What is a High-Risk Driver? 
A high-risk driver is a driver that insurance companies see as most likely to file an insurance claim. You may be considered a high-risk driver if you: 

  • Have poor credit 

  • Have a poor driving record with multiple violations 

  • Have an SR-22 

  • Are younger than 18 years of age 

  • Drive a sports car/expensive vehicle 


Purchasing car insurance when you’re considered a high-risk driver isn’t impossible, but it is difficult and often expensive. Some insurance agencies don’t insure particularly high-risk drivers, and the ones that do charge a lot for premiums to balance out the risk.  

How Far Back to Insurance Companies Look? 
When it comes to previous claims and your driving record, insurance agencies typically look two or three years back. On credit scores, they could look as far back as seven years, though the most important score is your current one at the time you purchase a policy. 

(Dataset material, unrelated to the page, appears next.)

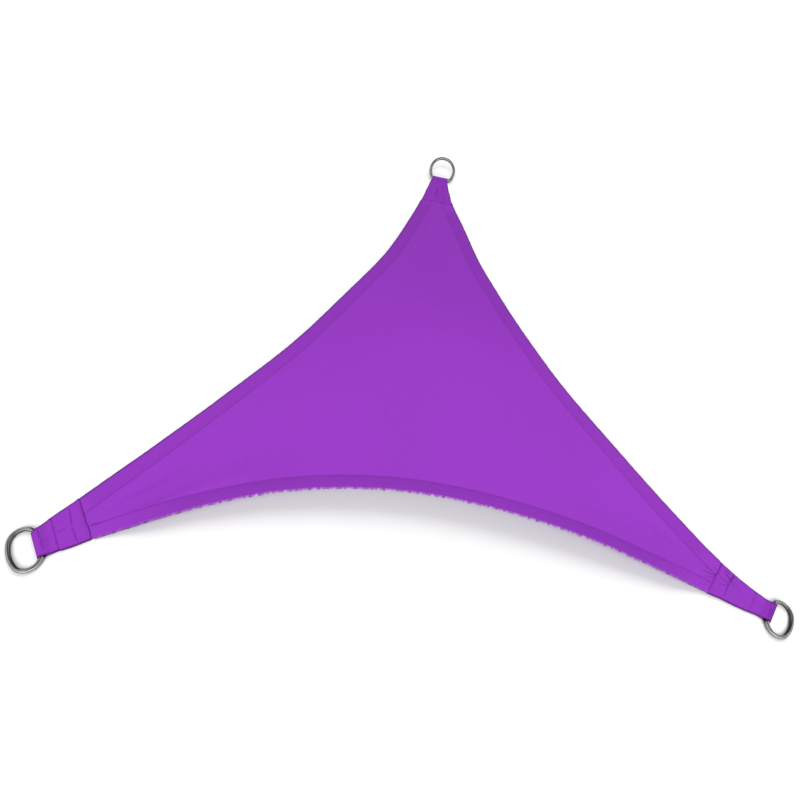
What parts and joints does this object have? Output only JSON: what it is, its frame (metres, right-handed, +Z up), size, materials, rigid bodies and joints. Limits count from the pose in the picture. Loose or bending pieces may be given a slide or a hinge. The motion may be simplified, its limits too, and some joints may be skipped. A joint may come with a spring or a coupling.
{
  "type": "shade sail",
  "caption": "Triangular shade sail of plain cloth with inward-curved hemmed edges and a steel D-ring held in a folded strap at every corner, laid out with its middle gently arched.",
  "frame": {"origin": "the middle of the sail's box in plan, on the surface that it lies on", "axes": "+X along the front edge from the left corner to the right one, +Y from the front edge to the back corner, +Z up out of the cloth's upper side"},
  "size_m": [2.0028, 1.7586, 0.0985],
  "materials": {
    "sail_cloth": "matte",
    "corner_cloth": "matte",
    "ring_steel": "polished"
  },
  "bodies": {
    "root": {"sail": "sail_cloth", "corner_left": "corner_cloth", "corner_right": "corner_cloth", "corner_back": "corner_cloth", "ring_left": "ring_steel", "ring_right": "ring_steel", "ring_back": "ring_steel"}
  },
  "joints": []
}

Does Paying Car Insurance Help You Build Credit? 
Unfortunately, you can’t build credit by paying your car insurance bills. While car insurance doesn’t help you build credit, it also doesn’t hurt your credit. Your credit score shouldn’t go down if you miss a payment. 

To build your credit, you must make timely payments on credit cards, student loans, car loans, lines of credit and mortgage loans.  

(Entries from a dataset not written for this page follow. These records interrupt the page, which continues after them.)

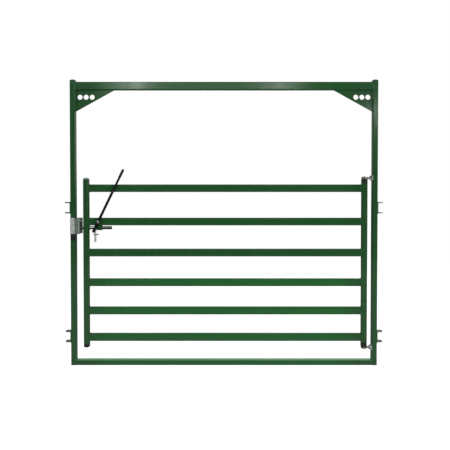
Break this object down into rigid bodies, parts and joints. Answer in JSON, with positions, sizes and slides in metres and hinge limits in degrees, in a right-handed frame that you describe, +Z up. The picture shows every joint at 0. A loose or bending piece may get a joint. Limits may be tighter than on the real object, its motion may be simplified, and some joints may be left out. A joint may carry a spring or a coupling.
{
  "type": "bow gate",
  "caption": "Swing gate with oval rails hung in a tall square-tube frame with a header bow, corner gussets, eye hinges and a lever-thrown slide bolt.",
  "frame": {"origin": "centre of the sill's underside, on the ground midway between the posts", "axes": "+X from the latch post to the hinge post, +Y away from the lever side, +Z up"},
  "size_m": [3.168, 0.0958, 2.842],
  "materials": {
    "green_paint": "gloss",
    "cap_plastic": "satin",
    "galvanised": "hot-dip galvanised",
    "zinc_bolts": "zinc plated",
    "eye_steel": "weathered plated steel",
    "bolt_tube": "weathered galvanised pipe",
    "black_paint": "gloss",
    "grip_rubber": "matte"
  },
  "bodies": {
    "frame": {"left_post": "green_paint", "right_post": "green_paint", "header": "green_paint", "sill": "green_paint", "left_post_cap": "cap_plastic", "right_post_cap": "cap_plastic", "left_gusset": "green_paint", "right_gusset": "green_paint", "connector_upper_left": "galvanised", "connector_upper_right": "galvanised", "connector_lower_left": "galvanised", "connector_lower_right": "galvanised", "keeper_front": "galvanised", "keeper_back": "galvanised", "keeper_ties": "galvanised", "top_hinge_flange": "galvanised", "top_hinge_eye": "eye_steel", "bottom_hinge_flange": "galvanised", "bottom_hinge_eye": "eye_steel"},
    "leaf": {"latch_stile": "green_paint", "hinge_stile": "green_paint", "rail_1": "green_paint", "rail_2": "green_paint", "rail_3": "green_paint", "rail_4": "green_paint", "rail_5": "green_paint", "rail_6": "green_paint", "stile_cap_top": "green_paint", "stile_cap_bottom": "green_paint", "hinge_pivot_top": "green_paint", "hinge_pivot_bottom": "green_paint", "guide_collar": "green_paint", "guide_block": "green_paint", "lever_pivot": "zinc_bolts"},
    "lever": {"lever_foot": "black_paint", "lever_sleeve": "black_paint", "lever_bar": "black_paint", "lever_grip": "grip_rubber"},
    "bolt": {"slide_bolt": "bolt_tube", "drive_pin": "zinc_bolts", "bolt_pull": "galvanised"}
  },
  "joints": [
    {"name": "gate_swing", "type": "hinge", "parent": "frame", "child": "leaf", "pos_m": [1.3978, 0, 0], "axis": [0, 0, 1], "range_deg": [-120, 120]},
    {"name": "lever_turn", "type": "hinge", "parent": "leaf", "child": "lever", "pos_m": [-1.2434, -0.04, 1.432], "axis": [0, 1, 0], "range_deg": [0, 22]},
    {"name": "bolt_slide", "type": "slide", "parent": "leaf", "child": "bolt", "axis": [-1, 0, 0], "range_m": [0, 0.03851]}
  ],
  "couplings": [
    {"joint": "bolt_slide", "follows": "lever_turn", "m_per_rad": 0.1003}
  ]
}
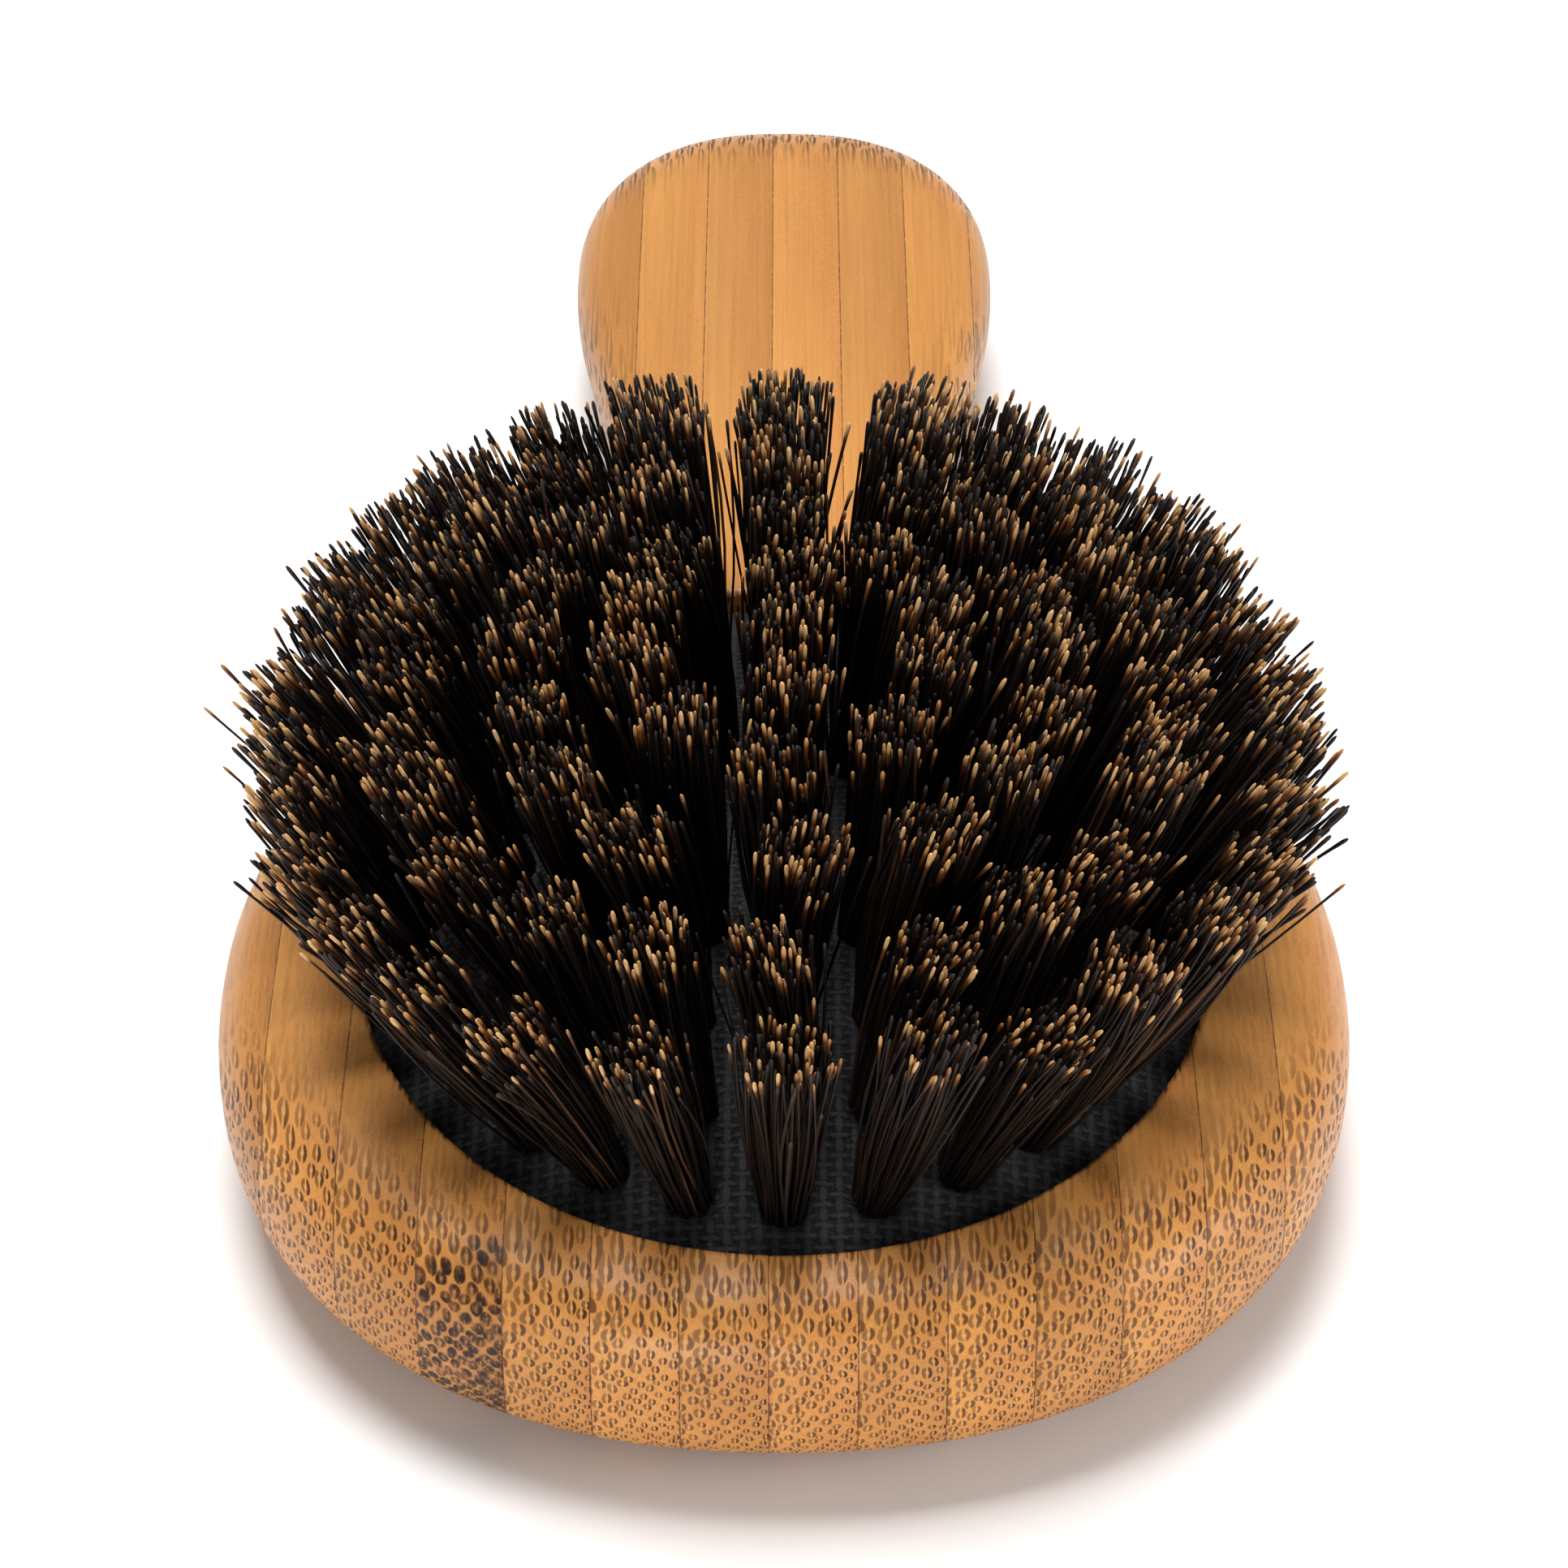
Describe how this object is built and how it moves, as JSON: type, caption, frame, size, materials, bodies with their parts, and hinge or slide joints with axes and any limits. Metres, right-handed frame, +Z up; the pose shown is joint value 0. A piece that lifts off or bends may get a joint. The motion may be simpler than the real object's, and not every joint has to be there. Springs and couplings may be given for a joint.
{
  "type": "beard brush",
  "caption": "Hand brush with a laminated bamboo oval head and handle, a domed cloth-faced air cushion and rings of outward-leaning bristle tufts.",
  "frame": {"origin": "middle of the flat resting face under the head, at the head's widest point", "axes": "+Y along the handle, away from the head; +Z up, the way the bristles stand; +X to the right when looking along +Y"},
  "size_m": [0.0694, 0.1443, 0.0361],
  "materials": {
    "bamboo_light": "satin lacquer",
    "bamboo_mid": "satin lacquer",
    "bamboo_warm": "satin lacquer",
    "rubber": "matt",
    "cloth": "woven",
    "bristle": "dark shafts with pale tips",
    "wire": "drawn wire"
  },
  "bodies": {
    "brush_back": {"stave_01": "bamboo_mid", "stave_02": "bamboo_warm", "stave_03": "bamboo_light", "stave_04": "bamboo_mid", "stave_05": "bamboo_warm", "stave_06": "bamboo_light", "stave_07": "bamboo_mid", "stave_08": "bamboo_warm", "stave_09": "bamboo_light", "stave_10": "bamboo_mid", "stave_11": "bamboo_warm", "stave_12": "bamboo_light", "stave_13": "bamboo_mid", "stave_14": "bamboo_warm", "grip_edge_strip": "bamboo_warm", "cushion_rubber": "rubber", "cushion_cloth": "cloth"},
    "bristle_field": {"tuft_ring_outer": "bristle", "tuft_ring_second": "bristle", "tuft_ring_third": "bristle", "tuft_ring_inner": "bristle", "tuft_centre_row": "bristle", "tie_wires_outer": "wire", "tie_wires_second": "wire", "tie_wires_third": "wire", "tie_wires_inner": "wire", "tie_wires_centre": "wire"}
  },
  "joints": [
    {"name": "cushion_press", "type": "slide", "parent": "brush_back", "child": "bristle_field", "axis": [0, 0, -1], "range_m": [0, 0.0025], "stiffness_N_per_m": 3000, "deforming": ["cushion_rubber", "cushion_cloth"]}
  ]
}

Other Effects on Your Car Insurance Rates 
Other important factors on car insurance rates include: 

  • Driving record 

  • Location 

  • Value of the vehicle 

  • Age and gender

 

Drivers who reach the age of 25 should see a substantial drop in their insurance rates. Men also tend to pay more for car insurance as they’re statistically more likely to participate in aggressive driving behaviors. 

Certain locations charge more to insure vehicles as well, especially areas with a high rate of car wrecks of locations close to major highways. The cost of living in the area can also affect your car insurance rates, as accidents in expensive areas may be more costly than in areas with a low cost of living. 

Perhaps the biggest influence on your car insurance rates is your driving record. Most violations stay on your record for about three years, depending on your location. Other violations, can last up to 10 years.  

Look for discounts such as Good Driver discounts, Mature Driver discounts, Good Student discounts, bundling policies with home and auto, and more.